Pada sesi kedua narasumber Elly Delfia (penulis dan dosen FIB Unand), Zelfeni Wimra (sastrawan dan dosen UIN Imam Bonjol Padang), Deddy Arsya (penyair dan dosen UIN Sjech M. Djamil Djambek Bukittinggi), Afri Meldam (penulis), dan Diahayu Atmaja sebagai moderator.
Dua sesi diskusi ini memiliki muatan yang berbeda kendati masih dalam satu kerangka yang sama. Sesi pertama, para narasumbernya adalah orang-orang yang secara sosial pernah berinteraksi dan berkomunikasi langsung dengan AA Navis semasa hidup.
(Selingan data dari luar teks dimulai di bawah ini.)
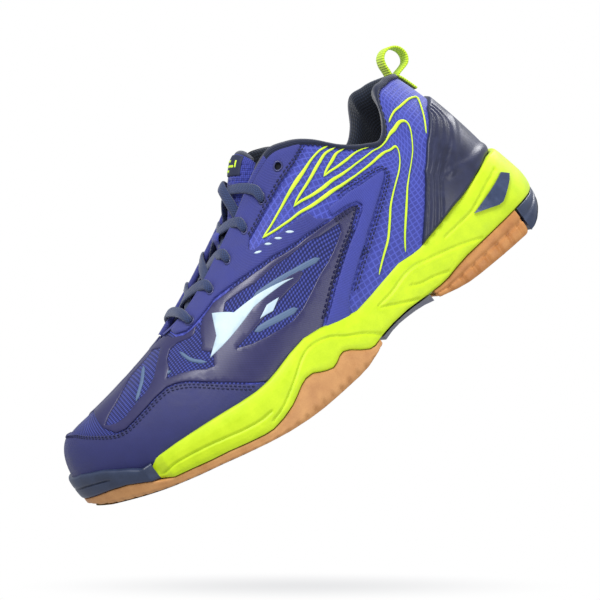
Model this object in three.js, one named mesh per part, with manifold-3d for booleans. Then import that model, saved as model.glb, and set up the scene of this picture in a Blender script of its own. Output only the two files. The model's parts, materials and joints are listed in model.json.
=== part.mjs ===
// Court shoe (left foot), millimetres, +X toward the toe, +Y outward (lateral), +Z up.
// The upper is a family of ribs standing round the sole outline; every panel is a
// patch of that surface with its own thickness and its own distance from it.
import * as THREE from 'three';
import { mergeVertices } from 'three/addons/utils/BufferGeometryUtils.js';
import Module from 'manifold-3d';
const wasm = await Module(); wasm.setup();

// ---------------- driving dimensions ----------------
const LENGTH = 285;          // heel to toe
const X0 = -LENGTH / 2, Y0 = -1.75; // places the origin under the middle of the shoe
const GAP = 0.35;            // clearance between touching pieces
const BASE_T = 1.0;          // base fabric thickness
const OVER_T = 0.9;          // overlay thickness
const COUNTER_T = 1.6;       // outer heel counter thickness
const LACE_R = 1.6;          // lace radius where it runs through the eyelets
const EYE_R = 2.7;           // eyelet radius
const TONGUE_R = 15.5;       // tongue roll radius
const US = 400, VS = 95;     // flat pattern scale of the rib coordinates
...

Selain itu, pembahasan narasumber sesi satu, menekankan pada karya-karya, peran, posisi, dan kontrbusi AA Navis dalam peta intelektual dan sastra Indonesia, sikap humanisme dan sosial AA Navis.
Untuk sesi dua, para narasumbernya yang semuanya adalah penulis, sama sekali tidak pernah berinterkasi dan berkomunikasi langsung dengan pengarang ini. Mereka mengenal AA Navis lewat karya-karyanya.
Percakapan dan komunikasi mereka dimediasi oleh pembacaan terhadap karya-karya AA Navis. “Kita merancang diskusi “Bara Satire AA Navis” ini dalam dua sesi dengan orientasi dan pembacaaan terhada AA Navis oleh dua generasi dan masa yang berbeda.”
“Sesi pertama para narasumber pernah langsung berkomunikasi dengan AA Navis, sedangkan sesi dua komunikasi dan percakapannya lewat karya-karya AA Navis.”
“Dua sesi ini tentu memperkaya perspektif dengan sudut pandang yang bervariasi. Pemaknaan terhadap AA Navis semakin kaya. Generasi muda pun lebih banyak mendapat informasi tentang AA Navis ini,” kata Ade Efdira, Koordinator Temu Sastra 100 Tahun AA Navis Taman Budaya Sumatera Barat, Sabtu, (23/11/2024).